Directive: Copy each line that contains the string "This".

Input:
════

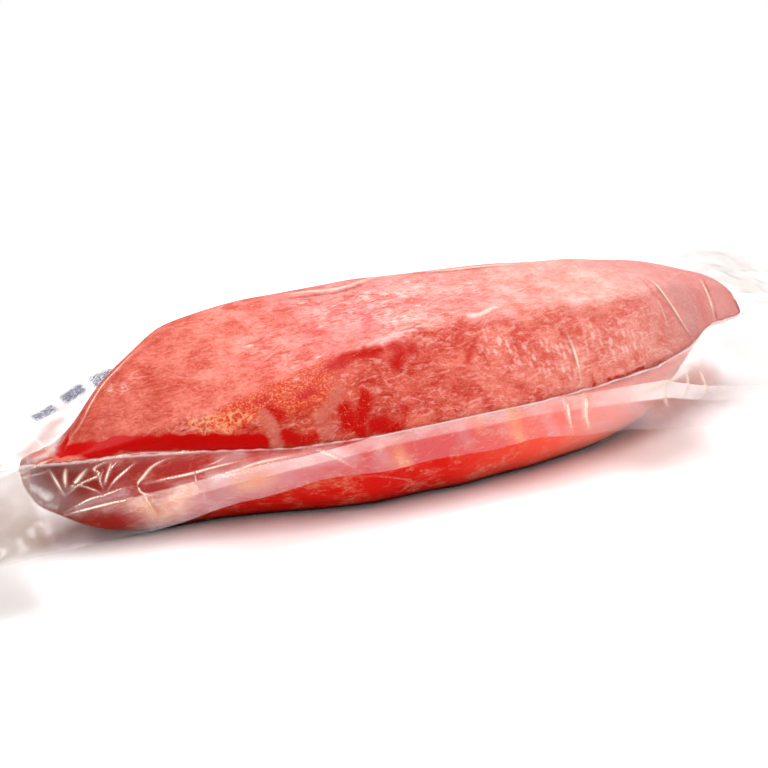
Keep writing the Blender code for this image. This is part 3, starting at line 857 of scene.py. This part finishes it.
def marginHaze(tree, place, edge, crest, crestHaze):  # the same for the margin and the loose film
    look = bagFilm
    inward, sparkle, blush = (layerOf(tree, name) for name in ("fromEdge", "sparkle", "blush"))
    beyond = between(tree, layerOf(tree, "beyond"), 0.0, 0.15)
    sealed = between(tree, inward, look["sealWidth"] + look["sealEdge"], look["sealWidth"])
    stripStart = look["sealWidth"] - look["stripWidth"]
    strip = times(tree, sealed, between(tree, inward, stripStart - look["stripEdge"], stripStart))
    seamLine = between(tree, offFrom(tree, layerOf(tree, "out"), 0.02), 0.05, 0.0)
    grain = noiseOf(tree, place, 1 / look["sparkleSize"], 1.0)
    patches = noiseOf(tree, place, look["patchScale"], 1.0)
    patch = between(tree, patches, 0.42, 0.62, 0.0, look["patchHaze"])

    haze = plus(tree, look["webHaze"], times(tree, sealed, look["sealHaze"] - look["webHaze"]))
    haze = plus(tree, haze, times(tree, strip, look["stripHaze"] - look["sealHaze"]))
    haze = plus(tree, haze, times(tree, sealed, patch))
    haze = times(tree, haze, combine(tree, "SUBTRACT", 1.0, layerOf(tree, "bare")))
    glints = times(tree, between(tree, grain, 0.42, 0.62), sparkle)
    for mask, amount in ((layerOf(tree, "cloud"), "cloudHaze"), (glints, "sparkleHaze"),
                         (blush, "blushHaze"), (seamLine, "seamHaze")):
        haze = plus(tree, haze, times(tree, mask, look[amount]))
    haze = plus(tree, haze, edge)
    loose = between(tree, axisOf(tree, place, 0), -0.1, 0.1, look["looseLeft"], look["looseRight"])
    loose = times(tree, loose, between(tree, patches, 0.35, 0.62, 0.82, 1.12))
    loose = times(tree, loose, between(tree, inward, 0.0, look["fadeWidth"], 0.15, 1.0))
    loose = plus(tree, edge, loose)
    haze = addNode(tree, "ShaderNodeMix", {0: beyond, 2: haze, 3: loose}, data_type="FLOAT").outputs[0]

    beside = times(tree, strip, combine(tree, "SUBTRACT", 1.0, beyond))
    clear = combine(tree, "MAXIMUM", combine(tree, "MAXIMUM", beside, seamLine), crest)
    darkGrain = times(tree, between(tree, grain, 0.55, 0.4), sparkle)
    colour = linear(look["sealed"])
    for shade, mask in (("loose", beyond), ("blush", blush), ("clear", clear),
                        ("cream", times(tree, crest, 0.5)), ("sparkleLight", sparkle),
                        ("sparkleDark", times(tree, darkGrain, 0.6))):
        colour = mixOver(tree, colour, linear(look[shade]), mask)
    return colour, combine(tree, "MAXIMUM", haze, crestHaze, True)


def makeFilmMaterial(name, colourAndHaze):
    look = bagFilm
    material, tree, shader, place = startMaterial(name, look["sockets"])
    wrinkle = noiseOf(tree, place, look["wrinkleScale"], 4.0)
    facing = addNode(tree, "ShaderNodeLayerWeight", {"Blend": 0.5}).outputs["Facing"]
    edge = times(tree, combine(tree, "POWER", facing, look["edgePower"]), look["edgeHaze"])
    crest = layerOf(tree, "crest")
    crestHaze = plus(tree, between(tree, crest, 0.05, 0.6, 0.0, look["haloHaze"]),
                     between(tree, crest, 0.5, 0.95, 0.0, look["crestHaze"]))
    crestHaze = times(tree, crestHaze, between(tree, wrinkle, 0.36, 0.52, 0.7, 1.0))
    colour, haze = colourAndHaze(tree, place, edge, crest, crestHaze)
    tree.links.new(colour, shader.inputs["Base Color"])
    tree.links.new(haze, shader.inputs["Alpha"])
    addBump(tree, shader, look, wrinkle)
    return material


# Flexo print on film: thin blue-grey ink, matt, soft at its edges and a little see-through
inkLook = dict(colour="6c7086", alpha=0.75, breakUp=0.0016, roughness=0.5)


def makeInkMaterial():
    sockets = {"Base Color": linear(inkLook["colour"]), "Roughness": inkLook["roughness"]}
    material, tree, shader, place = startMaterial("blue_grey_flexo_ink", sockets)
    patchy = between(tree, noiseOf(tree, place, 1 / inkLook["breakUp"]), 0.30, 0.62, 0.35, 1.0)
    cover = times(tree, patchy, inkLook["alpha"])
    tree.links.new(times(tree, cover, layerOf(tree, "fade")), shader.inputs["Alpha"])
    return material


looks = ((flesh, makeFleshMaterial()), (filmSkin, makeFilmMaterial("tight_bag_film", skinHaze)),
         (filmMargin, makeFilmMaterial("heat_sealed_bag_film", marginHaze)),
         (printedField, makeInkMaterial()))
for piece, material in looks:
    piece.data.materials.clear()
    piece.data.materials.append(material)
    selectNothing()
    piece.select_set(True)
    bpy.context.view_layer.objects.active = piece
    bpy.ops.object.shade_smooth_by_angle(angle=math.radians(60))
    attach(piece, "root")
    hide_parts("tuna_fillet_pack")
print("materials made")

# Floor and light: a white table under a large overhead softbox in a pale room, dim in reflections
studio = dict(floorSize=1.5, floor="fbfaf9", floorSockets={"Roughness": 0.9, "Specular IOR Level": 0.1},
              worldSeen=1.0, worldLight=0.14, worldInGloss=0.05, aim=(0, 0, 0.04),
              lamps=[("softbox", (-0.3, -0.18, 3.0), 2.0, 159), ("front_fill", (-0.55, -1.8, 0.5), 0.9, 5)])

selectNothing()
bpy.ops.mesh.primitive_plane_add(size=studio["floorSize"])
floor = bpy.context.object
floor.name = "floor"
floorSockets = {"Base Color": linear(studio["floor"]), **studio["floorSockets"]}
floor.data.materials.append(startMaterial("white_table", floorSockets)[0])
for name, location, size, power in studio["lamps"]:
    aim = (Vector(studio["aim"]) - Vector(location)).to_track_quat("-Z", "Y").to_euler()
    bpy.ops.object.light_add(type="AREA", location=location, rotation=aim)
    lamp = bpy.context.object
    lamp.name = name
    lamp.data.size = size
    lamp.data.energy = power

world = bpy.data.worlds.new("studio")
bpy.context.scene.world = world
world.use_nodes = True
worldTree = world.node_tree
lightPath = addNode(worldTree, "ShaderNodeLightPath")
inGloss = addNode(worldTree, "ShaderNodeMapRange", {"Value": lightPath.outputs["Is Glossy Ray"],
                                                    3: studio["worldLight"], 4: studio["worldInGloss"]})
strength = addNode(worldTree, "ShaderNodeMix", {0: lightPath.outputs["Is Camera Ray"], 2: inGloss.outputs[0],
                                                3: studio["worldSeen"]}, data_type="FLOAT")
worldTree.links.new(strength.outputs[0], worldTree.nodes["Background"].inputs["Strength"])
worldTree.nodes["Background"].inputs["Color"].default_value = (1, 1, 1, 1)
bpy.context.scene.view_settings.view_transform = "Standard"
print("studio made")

════

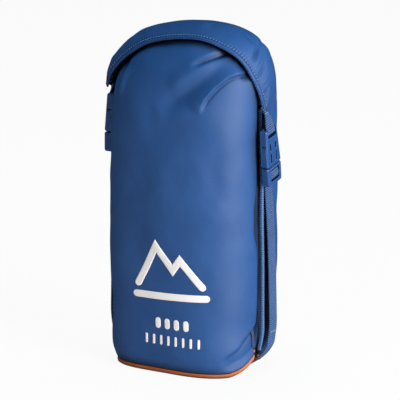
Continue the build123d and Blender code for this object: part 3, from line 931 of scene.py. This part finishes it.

════

Solution to the exercise:
Keep writing the Blender code for this image. This is part 3, starting at line 857 of scene.py. This part finishes it.
Continue the build123d and Blender code for this object: part 3, from line 931 of scene.py. This part finishes it.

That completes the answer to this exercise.